* Data provided:
○ ○ ○ ○

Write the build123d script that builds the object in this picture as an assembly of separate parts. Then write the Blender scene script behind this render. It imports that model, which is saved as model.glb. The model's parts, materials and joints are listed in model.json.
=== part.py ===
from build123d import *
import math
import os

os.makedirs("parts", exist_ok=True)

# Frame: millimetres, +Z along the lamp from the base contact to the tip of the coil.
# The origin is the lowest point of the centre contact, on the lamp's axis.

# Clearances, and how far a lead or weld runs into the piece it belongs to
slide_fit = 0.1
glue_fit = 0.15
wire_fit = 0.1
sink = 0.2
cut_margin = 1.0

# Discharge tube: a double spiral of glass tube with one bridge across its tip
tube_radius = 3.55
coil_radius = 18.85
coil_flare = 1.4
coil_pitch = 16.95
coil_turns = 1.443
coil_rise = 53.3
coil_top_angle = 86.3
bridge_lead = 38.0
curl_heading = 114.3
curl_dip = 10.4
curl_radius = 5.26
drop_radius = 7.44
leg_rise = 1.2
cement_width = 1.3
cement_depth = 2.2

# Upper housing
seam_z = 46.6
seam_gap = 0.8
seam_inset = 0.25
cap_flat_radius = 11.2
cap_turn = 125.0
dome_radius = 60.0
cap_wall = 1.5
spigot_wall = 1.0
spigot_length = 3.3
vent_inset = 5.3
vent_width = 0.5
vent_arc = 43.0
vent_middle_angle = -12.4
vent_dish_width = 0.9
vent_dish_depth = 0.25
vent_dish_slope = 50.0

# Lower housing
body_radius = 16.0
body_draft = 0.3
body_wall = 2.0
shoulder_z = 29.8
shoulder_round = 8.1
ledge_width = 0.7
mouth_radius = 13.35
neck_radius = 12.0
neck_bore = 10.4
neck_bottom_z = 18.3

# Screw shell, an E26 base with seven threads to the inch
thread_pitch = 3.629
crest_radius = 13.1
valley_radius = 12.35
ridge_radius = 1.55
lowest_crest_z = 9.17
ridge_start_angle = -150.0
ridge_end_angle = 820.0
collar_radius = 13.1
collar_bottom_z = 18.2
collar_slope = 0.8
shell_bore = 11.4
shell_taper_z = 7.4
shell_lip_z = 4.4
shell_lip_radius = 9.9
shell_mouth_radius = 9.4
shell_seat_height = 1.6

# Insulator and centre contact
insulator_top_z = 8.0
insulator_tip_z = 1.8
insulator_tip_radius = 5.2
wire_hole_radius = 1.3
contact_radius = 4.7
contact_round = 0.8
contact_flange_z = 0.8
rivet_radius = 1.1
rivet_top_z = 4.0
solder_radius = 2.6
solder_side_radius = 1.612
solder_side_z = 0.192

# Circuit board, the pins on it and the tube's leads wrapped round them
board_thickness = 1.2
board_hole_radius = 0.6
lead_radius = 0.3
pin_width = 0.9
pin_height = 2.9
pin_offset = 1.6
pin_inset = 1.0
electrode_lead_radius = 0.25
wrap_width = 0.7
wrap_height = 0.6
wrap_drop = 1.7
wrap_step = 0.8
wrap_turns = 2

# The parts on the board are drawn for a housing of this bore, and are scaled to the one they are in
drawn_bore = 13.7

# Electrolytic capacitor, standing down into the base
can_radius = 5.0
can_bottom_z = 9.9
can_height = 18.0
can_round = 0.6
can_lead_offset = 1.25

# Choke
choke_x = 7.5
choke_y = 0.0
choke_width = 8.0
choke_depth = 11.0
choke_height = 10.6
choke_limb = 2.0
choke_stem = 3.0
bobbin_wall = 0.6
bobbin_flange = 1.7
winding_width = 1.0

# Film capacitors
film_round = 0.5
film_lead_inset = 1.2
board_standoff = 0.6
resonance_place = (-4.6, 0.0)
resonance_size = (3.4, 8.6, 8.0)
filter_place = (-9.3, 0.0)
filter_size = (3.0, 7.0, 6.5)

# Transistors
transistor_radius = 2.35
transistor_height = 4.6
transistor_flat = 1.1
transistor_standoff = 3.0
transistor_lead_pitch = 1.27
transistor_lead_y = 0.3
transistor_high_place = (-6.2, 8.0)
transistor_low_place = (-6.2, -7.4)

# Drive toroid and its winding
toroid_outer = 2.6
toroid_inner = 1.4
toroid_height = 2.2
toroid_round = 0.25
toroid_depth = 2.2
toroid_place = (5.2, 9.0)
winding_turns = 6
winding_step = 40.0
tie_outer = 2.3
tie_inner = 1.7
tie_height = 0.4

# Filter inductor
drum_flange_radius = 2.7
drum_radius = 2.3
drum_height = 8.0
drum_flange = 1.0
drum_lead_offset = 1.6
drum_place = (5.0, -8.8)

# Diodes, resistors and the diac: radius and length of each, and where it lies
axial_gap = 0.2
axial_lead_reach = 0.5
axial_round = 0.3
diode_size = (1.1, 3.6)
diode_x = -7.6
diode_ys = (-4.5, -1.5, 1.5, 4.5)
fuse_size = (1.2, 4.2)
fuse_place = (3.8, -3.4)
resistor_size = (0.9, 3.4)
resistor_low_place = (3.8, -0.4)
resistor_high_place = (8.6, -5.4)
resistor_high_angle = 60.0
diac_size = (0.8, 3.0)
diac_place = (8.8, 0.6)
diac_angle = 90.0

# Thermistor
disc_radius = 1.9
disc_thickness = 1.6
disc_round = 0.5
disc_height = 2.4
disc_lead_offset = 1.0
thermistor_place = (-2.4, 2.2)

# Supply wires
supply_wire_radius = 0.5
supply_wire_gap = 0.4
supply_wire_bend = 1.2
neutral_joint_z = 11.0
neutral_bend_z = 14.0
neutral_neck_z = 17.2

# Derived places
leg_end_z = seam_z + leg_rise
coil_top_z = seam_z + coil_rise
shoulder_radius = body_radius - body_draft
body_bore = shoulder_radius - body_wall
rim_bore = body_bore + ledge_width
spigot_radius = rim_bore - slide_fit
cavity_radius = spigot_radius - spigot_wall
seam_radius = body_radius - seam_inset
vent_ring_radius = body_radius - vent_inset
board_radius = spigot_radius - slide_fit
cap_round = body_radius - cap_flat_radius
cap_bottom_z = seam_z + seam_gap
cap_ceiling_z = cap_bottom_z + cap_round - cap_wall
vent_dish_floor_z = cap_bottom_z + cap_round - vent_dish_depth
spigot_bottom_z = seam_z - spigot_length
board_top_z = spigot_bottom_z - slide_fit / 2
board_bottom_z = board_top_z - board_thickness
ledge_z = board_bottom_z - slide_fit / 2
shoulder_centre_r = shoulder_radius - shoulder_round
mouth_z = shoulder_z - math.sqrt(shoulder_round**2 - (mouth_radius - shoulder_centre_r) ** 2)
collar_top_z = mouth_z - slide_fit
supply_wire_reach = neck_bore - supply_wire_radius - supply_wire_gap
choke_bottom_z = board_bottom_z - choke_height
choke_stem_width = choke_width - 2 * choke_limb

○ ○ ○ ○

* Short exercise: Repeat the preceding lines exactly, please, every one of them.

* Task output:
Write the build123d script that builds the object in this picture as an assembly of separate parts. Then write the Blender scene script behind this render. It imports that model, which is saved as model.glb. The model's parts, materials and joints are listed in model.json.
=== part.py ===
from build123d import *
import math
import os

os.makedirs("parts", exist_ok=True)

# Frame: millimetres, +Z along the lamp from the base contact to the tip of the coil.
# The origin is the lowest point of the centre contact, on the lamp's axis.

# Clearances, and how far a lead or weld runs into the piece it belongs to
slide_fit = 0.1
glue_fit = 0.15
wire_fit = 0.1
sink = 0.2
cut_margin = 1.0

# Discharge tube: a double spiral of glass tube with one bridge across its tip
tube_radius = 3.55
coil_radius = 18.85
coil_flare = 1.4
coil_pitch = 16.95
coil_turns = 1.443
coil_rise = 53.3
coil_top_angle = 86.3
bridge_lead = 38.0
curl_heading = 114.3
curl_dip = 10.4
curl_radius = 5.26
drop_radius = 7.44
leg_rise = 1.2
cement_width = 1.3
cement_depth = 2.2

# Upper housing
seam_z = 46.6
seam_gap = 0.8
seam_inset = 0.25
cap_flat_radius = 11.2
cap_turn = 125.0
dome_radius = 60.0
cap_wall = 1.5
spigot_wall = 1.0
spigot_length = 3.3
vent_inset = 5.3
vent_width = 0.5
vent_arc = 43.0
vent_middle_angle = -12.4
vent_dish_width = 0.9
vent_dish_depth = 0.25
vent_dish_slope = 50.0

# Lower housing
body_radius = 16.0
body_draft = 0.3
body_wall = 2.0
shoulder_z = 29.8
shoulder_round = 8.1
ledge_width = 0.7
mouth_radius = 13.35
neck_radius = 12.0
neck_bore = 10.4
neck_bottom_z = 18.3

# Screw shell, an E26 base with seven threads to the inch
thread_pitch = 3.629
crest_radius = 13.1
valley_radius = 12.35
ridge_radius = 1.55
lowest_crest_z = 9.17
ridge_start_angle = -150.0
ridge_end_angle = 820.0
collar_radius = 13.1
collar_bottom_z = 18.2
collar_slope = 0.8
shell_bore = 11.4
shell_taper_z = 7.4
shell_lip_z = 4.4
shell_lip_radius = 9.9
shell_mouth_radius = 9.4
shell_seat_height = 1.6

# Insulator and centre contact
insulator_top_z = 8.0
insulator_tip_z = 1.8
insulator_tip_radius = 5.2
wire_hole_radius = 1.3
contact_radius = 4.7
contact_round = 0.8
contact_flange_z = 0.8
rivet_radius = 1.1
rivet_top_z = 4.0
solder_radius = 2.6
solder_side_radius = 1.612
solder_side_z = 0.192

# Circuit board, the pins on it and the tube's leads wrapped round them
board_thickness = 1.2
board_hole_radius = 0.6
lead_radius = 0.3
pin_width = 0.9
pin_height = 2.9
pin_offset = 1.6
pin_inset = 1.0
electrode_lead_radius = 0.25
wrap_width = 0.7
wrap_height = 0.6
wrap_drop = 1.7
wrap_step = 0.8
wrap_turns = 2

# The parts on the board are drawn for a housing of this bore, and are scaled to the one they are in
drawn_bore = 13.7

# Electrolytic capacitor, standing down into the base
can_radius = 5.0
can_bottom_z = 9.9
can_height = 18.0
can_round = 0.6
can_lead_offset = 1.25

# Choke
choke_x = 7.5
choke_y = 0.0
choke_width = 8.0
choke_depth = 11.0
choke_height = 10.6
choke_limb = 2.0
choke_stem = 3.0
bobbin_wall = 0.6
bobbin_flange = 1.7
winding_width = 1.0

# Film capacitors
film_round = 0.5
film_lead_inset = 1.2
board_standoff = 0.6
resonance_place = (-4.6, 0.0)
resonance_size = (3.4, 8.6, 8.0)
filter_place = (-9.3, 0.0)
filter_size = (3.0, 7.0, 6.5)

# Transistors
transistor_radius = 2.35
transistor_height = 4.6
transistor_flat = 1.1
transistor_standoff = 3.0
transistor_lead_pitch = 1.27
transistor_lead_y = 0.3
transistor_high_place = (-6.2, 8.0)
transistor_low_place = (-6.2, -7.4)

# Drive toroid and its winding
toroid_outer = 2.6
toroid_inner = 1.4
toroid_height = 2.2
toroid_round = 0.25
toroid_depth = 2.2
toroid_place = (5.2, 9.0)
winding_turns = 6
winding_step = 40.0
tie_outer = 2.3
tie_inner = 1.7
tie_height = 0.4

# Filter inductor
drum_flange_radius = 2.7
drum_radius = 2.3
drum_height = 8.0
drum_flange = 1.0
drum_lead_offset = 1.6
drum_place = (5.0, -8.8)

# Diodes, resistors and the diac: radius and length of each, and where it lies
axial_gap = 0.2
axial_lead_reach = 0.5
axial_round = 0.3
diode_size = (1.1, 3.6)
diode_x = -7.6
diode_ys = (-4.5, -1.5, 1.5, 4.5)
fuse_size = (1.2, 4.2)
fuse_place = (3.8, -3.4)
resistor_size = (0.9, 3.4)
resistor_low_place = (3.8, -0.4)
resistor_high_place = (8.6, -5.4)
resistor_high_angle = 60.0
diac_size = (0.8, 3.0)
diac_place = (8.8, 0.6)
diac_angle = 90.0

# Thermistor
disc_radius = 1.9
disc_thickness = 1.6
disc_round = 0.5
disc_height = 2.4
disc_lead_offset = 1.0
thermistor_place = (-2.4, 2.2)

# Supply wires
supply_wire_radius = 0.5
supply_wire_gap = 0.4
supply_wire_bend = 1.2
neutral_joint_z = 11.0
neutral_bend_z = 14.0
neutral_neck_z = 17.2

# Derived places
leg_end_z = seam_z + leg_rise
coil_top_z = seam_z + coil_rise
shoulder_radius = body_radius - body_draft
body_bore = shoulder_radius - body_wall
rim_bore = body_bore + ledge_width
spigot_radius = rim_bore - slide_fit
cavity_radius = spigot_radius - spigot_wall
seam_radius = body_radius - seam_inset
vent_ring_radius = body_radius - vent_inset
board_radius = spigot_radius - slide_fit
cap_round = body_radius - cap_flat_radius
cap_bottom_z = seam_z + seam_gap
cap_ceiling_z = cap_bottom_z + cap_round - cap_wall
vent_dish_floor_z = cap_bottom_z + cap_round - vent_dish_depth
spigot_bottom_z = seam_z - spigot_length
board_top_z = spigot_bottom_z - slide_fit / 2
board_bottom_z = board_top_z - board_thickness
ledge_z = board_bottom_z - slide_fit / 2
shoulder_centre_r = shoulder_radius - shoulder_round
mouth_z = shoulder_z - math.sqrt(shoulder_round**2 - (mouth_radius - shoulder_centre_r) ** 2)
collar_top_z = mouth_z - slide_fit
supply_wire_reach = neck_bore - supply_wire_radius - supply_wire_gap
choke_bottom_z = board_bottom_z - choke_height
choke_stem_width = choke_width - 2 * choke_limb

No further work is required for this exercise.